● **Short problem**
Repeat every entry in the listing below, exactly.

● **Stored rows**
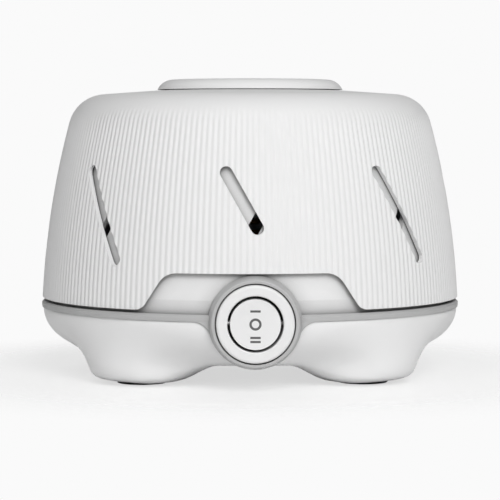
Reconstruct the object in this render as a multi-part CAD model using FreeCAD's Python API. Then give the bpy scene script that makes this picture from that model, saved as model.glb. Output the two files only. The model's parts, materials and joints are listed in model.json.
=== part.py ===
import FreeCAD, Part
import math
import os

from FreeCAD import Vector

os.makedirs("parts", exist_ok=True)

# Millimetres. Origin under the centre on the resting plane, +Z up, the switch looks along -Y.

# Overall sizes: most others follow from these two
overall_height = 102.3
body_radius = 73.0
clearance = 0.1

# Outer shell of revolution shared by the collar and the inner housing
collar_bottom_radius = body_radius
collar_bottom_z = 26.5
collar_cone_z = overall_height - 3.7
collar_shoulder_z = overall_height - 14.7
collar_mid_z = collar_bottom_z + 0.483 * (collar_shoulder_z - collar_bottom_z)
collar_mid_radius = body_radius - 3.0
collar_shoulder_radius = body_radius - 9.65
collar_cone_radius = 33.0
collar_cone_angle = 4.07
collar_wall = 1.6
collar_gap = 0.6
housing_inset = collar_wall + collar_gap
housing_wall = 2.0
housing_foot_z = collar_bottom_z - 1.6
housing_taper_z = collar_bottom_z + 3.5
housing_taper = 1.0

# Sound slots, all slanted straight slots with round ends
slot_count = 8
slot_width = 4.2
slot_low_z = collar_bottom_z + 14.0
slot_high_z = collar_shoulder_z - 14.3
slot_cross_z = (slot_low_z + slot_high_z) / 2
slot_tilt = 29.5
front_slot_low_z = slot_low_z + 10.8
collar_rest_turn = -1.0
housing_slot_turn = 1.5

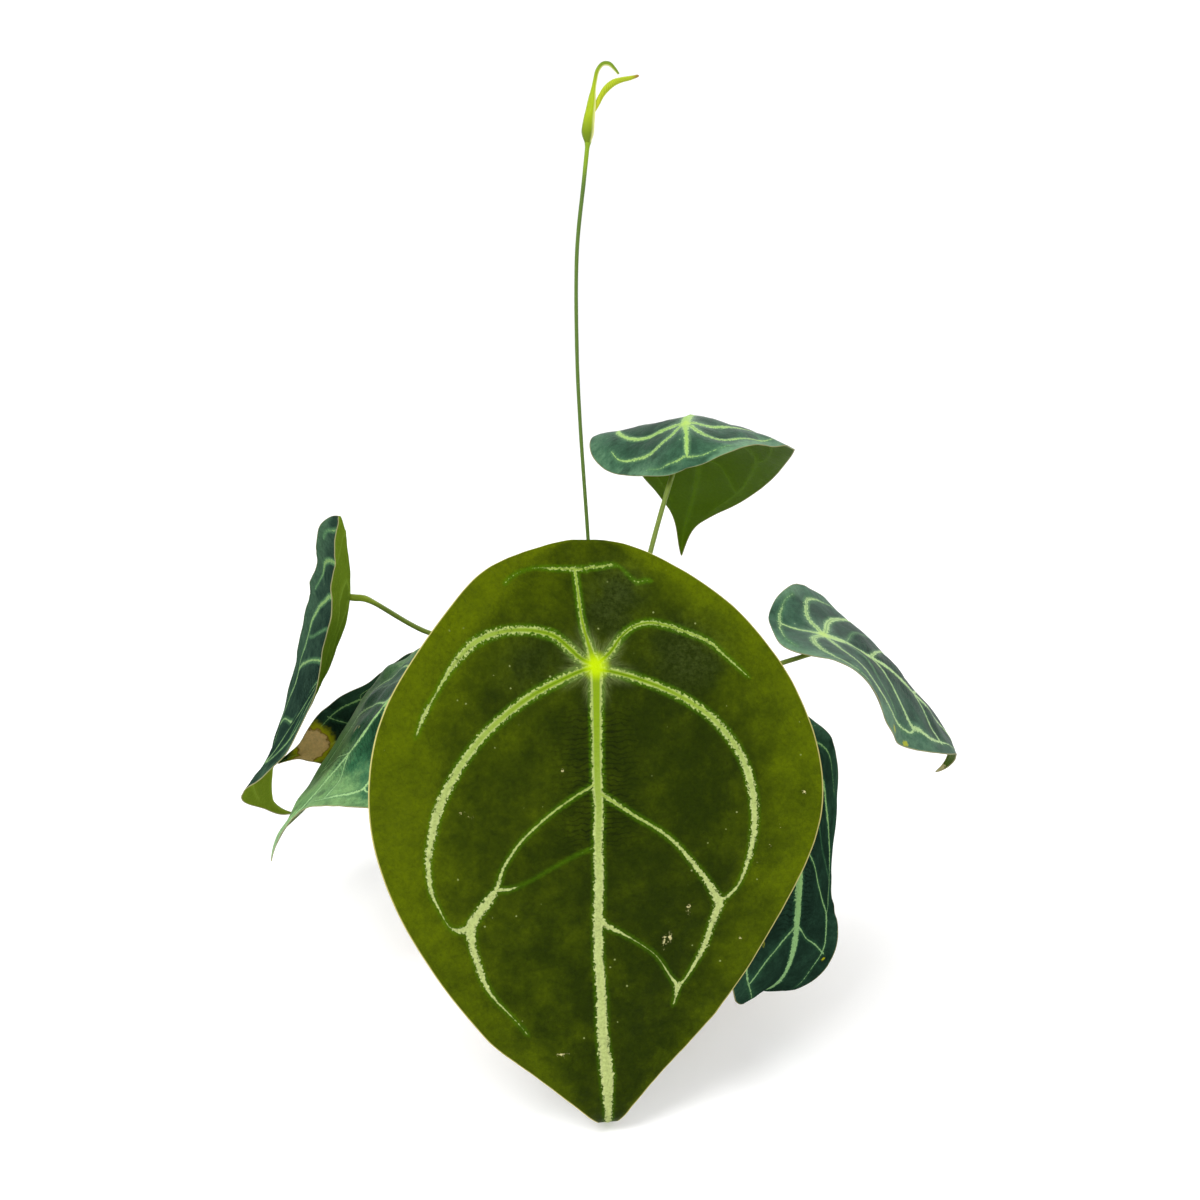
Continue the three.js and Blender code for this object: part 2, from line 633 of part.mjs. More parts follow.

● **Written response**
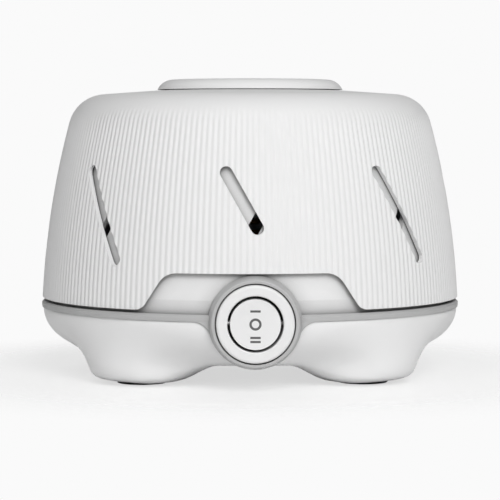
Reconstruct the object in this render as a multi-part CAD model using FreeCAD's Python API. Then give the bpy scene script that makes this picture from that model, saved as model.glb. Output the two files only. The model's parts, materials and joints are listed in model.json.
=== part.py ===
import FreeCAD, Part
import math
import os

from FreeCAD import Vector

os.makedirs("parts", exist_ok=True)

# Millimetres. Origin under the centre on the resting plane, +Z up, the switch looks along -Y.

# Overall sizes: most others follow from these two
overall_height = 102.3
body_radius = 73.0
clearance = 0.1

# Outer shell of revolution shared by the collar and the inner housing
collar_bottom_radius = body_radius
collar_bottom_z = 26.5
collar_cone_z = overall_height - 3.7
collar_shoulder_z = overall_height - 14.7
collar_mid_z = collar_bottom_z + 0.483 * (collar_shoulder_z - collar_bottom_z)
collar_mid_radius = body_radius - 3.0
collar_shoulder_radius = body_radius - 9.65
collar_cone_radius = 33.0
collar_cone_angle = 4.07
collar_wall = 1.6
collar_gap = 0.6
housing_inset = collar_wall + collar_gap
housing_wall = 2.0
housing_foot_z = collar_bottom_z - 1.6
housing_taper_z = collar_bottom_z + 3.5
housing_taper = 1.0

# Sound slots, all slanted straight slots with round ends
slot_count = 8
slot_width = 4.2
slot_low_z = collar_bottom_z + 14.0
slot_high_z = collar_shoulder_z - 14.3
slot_cross_z = (slot_low_z + slot_high_z) / 2
slot_tilt = 29.5
front_slot_low_z = slot_low_z + 10.8
collar_rest_turn = -1.0
housing_slot_turn = 1.5

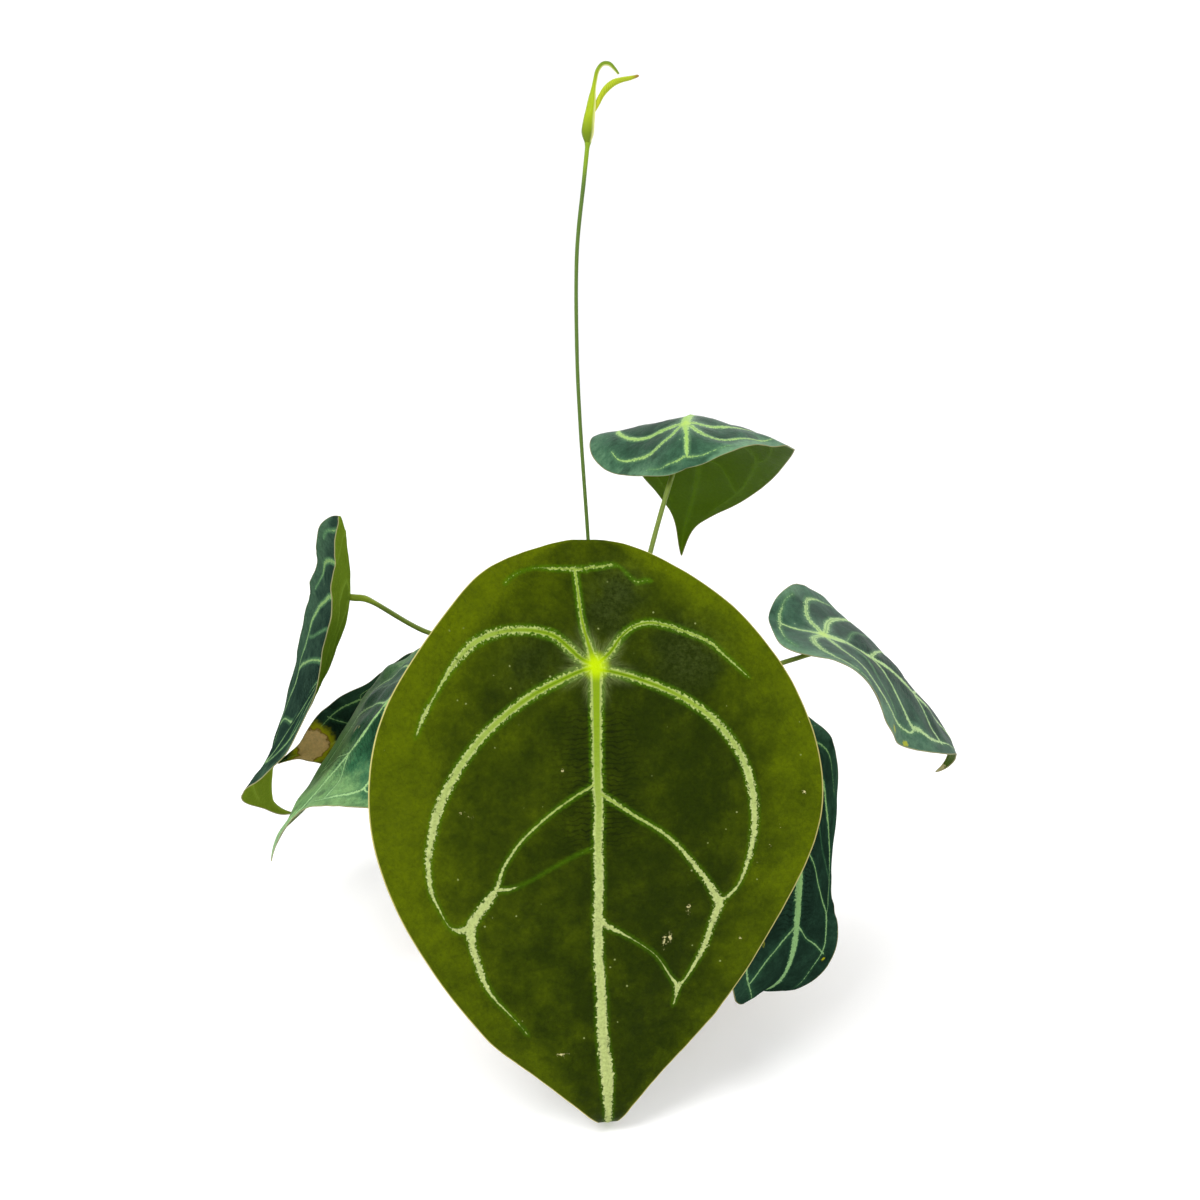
Continue the three.js and Blender code for this object: part 2, from line 633 of part.mjs. More parts follow.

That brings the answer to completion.